Despite these obvious issues, the Conference propagated the GoI’s confidence in the initiative. “The main aim of this seminar is to discuss about the possibilities of exploiting our inland waterways to its full potential. India was armoured with an established IWT since historic times. Its evolution waned post-independence, when in our zeal to stride along our developed seers we almost tuned it out to concentrate more on roadways. But now, the government’s positive and proactive approach will ensure that all our major waterways will be navigation worthy very soon,” said Amitabh Verma, Chairman, Waterways Authority of India.

He also provided insights about the government’s avant-garde river information system, which is indigenously developed and is ready for commissioning between the Haldia and Farakka stretch.

Nitin Gadkari, Indian Minster of Transport, emphasised that the GoI is relying on a gamut of technology imported from developed nations to develop cutting edge passenger transit vessels. He said, “We are in the process of developing newer forms of passenger transit and special application vehicles in collaboration with various foreign companies. An Australian company is assisting us in commercializing passenger hovercrafts that we plan to introduce soon. Besides, we also have plans to try seaplanes in India.” An estimated 5 crore have been allotted for the development of a hovercraft prototype.

Emphasizing the involvement of foreign knowhow, the minister added that the GoI has invested 25 crore to prepare detailed project report (DPR) of the 101 rivers that the GoI is planning to make navigable, in collaboration with international bodies. The DPRs of 46 rivers have been completed till now.

The minister’s optimistic statements also highlighted the employment and tourism opportunities that the initiative is expected to garmer. “The GoI envisions to generate employment opportunities for around 25 lakh youths through these initiatives. The Prime Minister has shown keen interest in developing 300 islands and 1100 light houses across the nation to tap their huge tourism potential in a bid to bolster water infrastructure.” he stated.

He also publicised the GoI’s future plans to develop smart cities around all the major ports to boost inland waterways connectivity. The ports will also have international benchmarking, ship-breaking and ship-building centres, besides other ancillary thing. Also, ship-building yards and repair hubs are expected to come up in Assam, Andaman and Nicobar and Kandla in Gujarat.

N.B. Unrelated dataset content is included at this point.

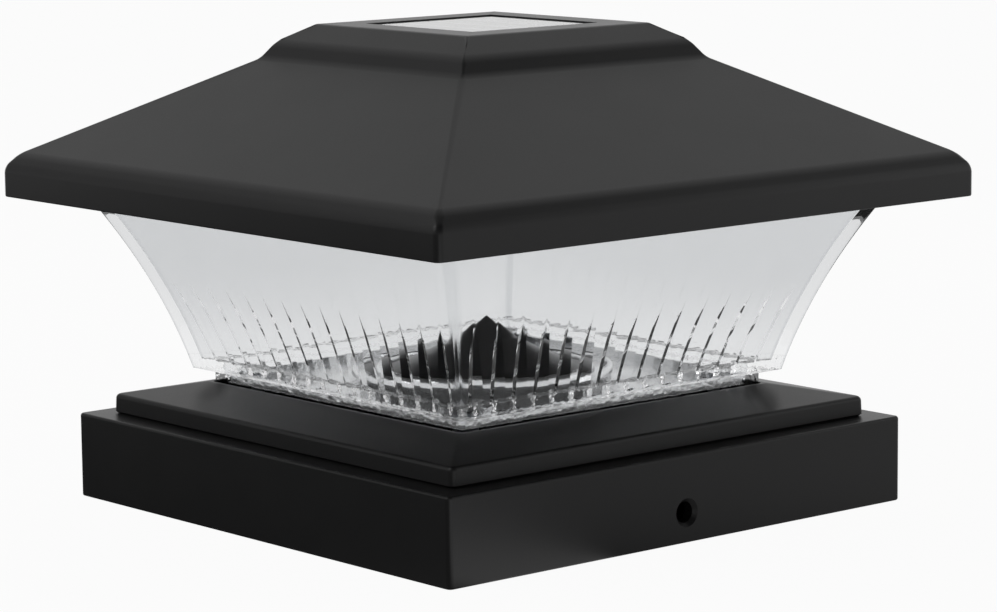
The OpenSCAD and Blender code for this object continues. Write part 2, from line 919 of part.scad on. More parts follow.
// Two leads from the switch over to the board
module switch_wires() {
    color([0.9, 0.75, 0.1])
    for (x = [-1, 1]) {
        start = [switch_x + switch_travel / 2 + x * switch_wire_at, switch_y, z_tray_top + switch_h];
        end = [pad_x, switch_y + x * switch_wire_at, z_board_top];
        tube(route(start, [0, 0, switch_lead_up], end, [0, 0, switch_lead_up], 10),
             wire_d / 2, [0, 1, 0]);
    }
}

// Leads of the panel, down through the hole in its shelf to the board
module solar_wire(x) {
    start = [x * solar_lead_x, solar_lead_y, z_panel];
    end = [x * (pad_x - pad_inset), board_near + solar_pad_inset, z_board_top];
    tube(route(start, [0, 0, -solar_lead_drop], end, [0, 0, solar_lead_drop], 14),
         wire_d / 2, [1, 0, 0]);
}

module solar_wire_red() {
    color([0.75, 0.1, 0.08])
        solar_wire(1);
}

module solar_wire_black() {
    color([0.08, 0.08, 0.08])
        solar_wire(-1);
}

// Leads of the battery: out through the bay's end wall and round to the board
module battery_wire(x) {
    start = [x * bay_l / 2, wire_y, z_batt];
    end = [x * pad_x, 0, z_board_top];
    tube(route(start, [x * battery_lead_out, 0, 0], end, [0, 0, battery_lead_up], 14),
         wire_d / 2, [0, 0.6, 0.8]);
}

module battery_wire_red() {
    color([0.75, 0.1, 0.08])
        battery_wire(1);
}

module battery_wire_black() {
    color([0.08, 0.08, 0.08])
        battery_wire(-1);
}

// The door: a plate in a rebate, with a plug and two saddles under the cell
module battery_door() {
    color([0.09, 0.09, 0.09])
    difference() {
        union() {
            door_plate(z_tray, z_rebate - slip, 0);
            bay_space(z_tray, z_rebate + door_plug_t, -fit_gap);
            for (x = [-0.3, 0.3])
                translate([x * bay_l, batt_y, 0])
                    translate([0, 0, (z_tray + z_batt - batt_d / 4) / 2])
                        cube([rib_t, 2 * (bay_half_w - fit_gap), z_batt - batt_d / 4 - z_tray],
                             center = true);
        }
        along_x(-bay_l, bay_l, batt_d / 2 + slip);
        translate([door_screw_x, batt_y, 0]) {
            post(door_screw_d / 2 + slip, z_tray - past, z_tray_top);
            translate([0, 0, z_tray - slip])
                cylinder(r1 = door_head_r + 2 * slip, r2 = door_screw_d / 2 + slip,
                         h = door_head_h + slip);
        }
    }
}

module door_screw() {
    color([0.7, 0.7, 0.72])
    translate([door_screw_x, batt_y, 0])
        difference() {
            union() {
                post(door_screw_d / 2, z_tray, z_tray + door_screw_l);
                translate([0, 0, z_tray])
                    cylinder(r1 = door_head_r, r2 = door_screw_d / 2, h = door_head_h);
            }
            cross_recess(door_head_r, z_tray - slip);
        }
}

post_skirt();
base_cap();
base_seal();
base_screws();
lens();
reflector();
roof_cap();
panel_foam();
panel_board();
solar_cells();
panel_glaze();
head_tray();
lens_seal();
tray_screws();
battery_can();
battery_sleeve();
battery_spring();
battery_tab();
circuit_board();
board_parts();
led();
led_legs();
switch_body();
switch_slider();
switch_wires();
solar_wire_red();
solar_wire_black();
battery_wire_red();
battery_wire_black();
battery_door();
door_screw();
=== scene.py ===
# %% [markdown]
# # A solar post cap light, dressed in Blender
#
# The light has a black pyramid roof with a solar panel on its crown, a clear flared
# lens with flutes round its foot, and a two-step collar that slips over a post. The
# working parts, such as the battery, the circuit board and the screws, come ready made
# as a fixed frame. This lesson builds finer versions of the shells that are seen most,
# gives every part its finish, and lights the whole as in a photographer's white tent.

# %% Load the frame
import json
from math import asin, atan, cos, pi, radians, sin, sqrt

import bmesh
import bpy
from mathutils import Matrix, Vector


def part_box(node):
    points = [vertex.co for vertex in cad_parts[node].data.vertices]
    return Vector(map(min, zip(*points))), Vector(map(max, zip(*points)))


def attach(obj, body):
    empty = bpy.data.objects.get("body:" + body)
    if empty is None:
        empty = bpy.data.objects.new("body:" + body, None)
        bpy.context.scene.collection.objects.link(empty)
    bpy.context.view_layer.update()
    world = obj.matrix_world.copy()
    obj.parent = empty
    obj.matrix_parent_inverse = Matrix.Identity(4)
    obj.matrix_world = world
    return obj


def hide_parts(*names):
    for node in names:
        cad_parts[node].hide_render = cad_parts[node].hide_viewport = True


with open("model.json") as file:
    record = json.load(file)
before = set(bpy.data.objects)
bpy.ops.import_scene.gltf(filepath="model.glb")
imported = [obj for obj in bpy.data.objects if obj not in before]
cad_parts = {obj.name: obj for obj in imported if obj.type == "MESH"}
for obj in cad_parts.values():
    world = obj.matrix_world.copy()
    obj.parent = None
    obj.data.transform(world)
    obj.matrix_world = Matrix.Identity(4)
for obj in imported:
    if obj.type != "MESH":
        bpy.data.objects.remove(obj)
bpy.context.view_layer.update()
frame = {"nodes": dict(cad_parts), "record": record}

mm = 0.001
nodes = frame["nodes"]

# %% [markdown]
# ## The camera
#
# The photograph looks at the light's corner from a little above, through a long lens:
# its upright edges stay almost parallel. A camera is easiest to place by where it stands
# and what it looks at. Turning it a little about its own axis afterwards gives the
# photograph's slight tilt.

# %% Place the camera
camera_spot = Vector((-430.0, -507.7, 137.2)) * mm
camera_target = Vector((1.94, -1.66, 36.1)) * mm
camera_tilt = radians(-0.587)
camera_lens = 131.3     # focal length in millimetres, for a sensor 36 mm wide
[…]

At present, the government is seeking Parliament’s nod to a 50,000 crore for converting the 101 rivers into waterways, which it aims to complete in 2-3 years. The development of these waterways would ease the pressure on road and rail transport and reduce logistics cost to one-fifth when compared to other modes of transport. But, analysed from the perspectives of technology, physical viability, capacity building and mindset change the scale of operations envisaged for inland waterways seems well ahead of its time.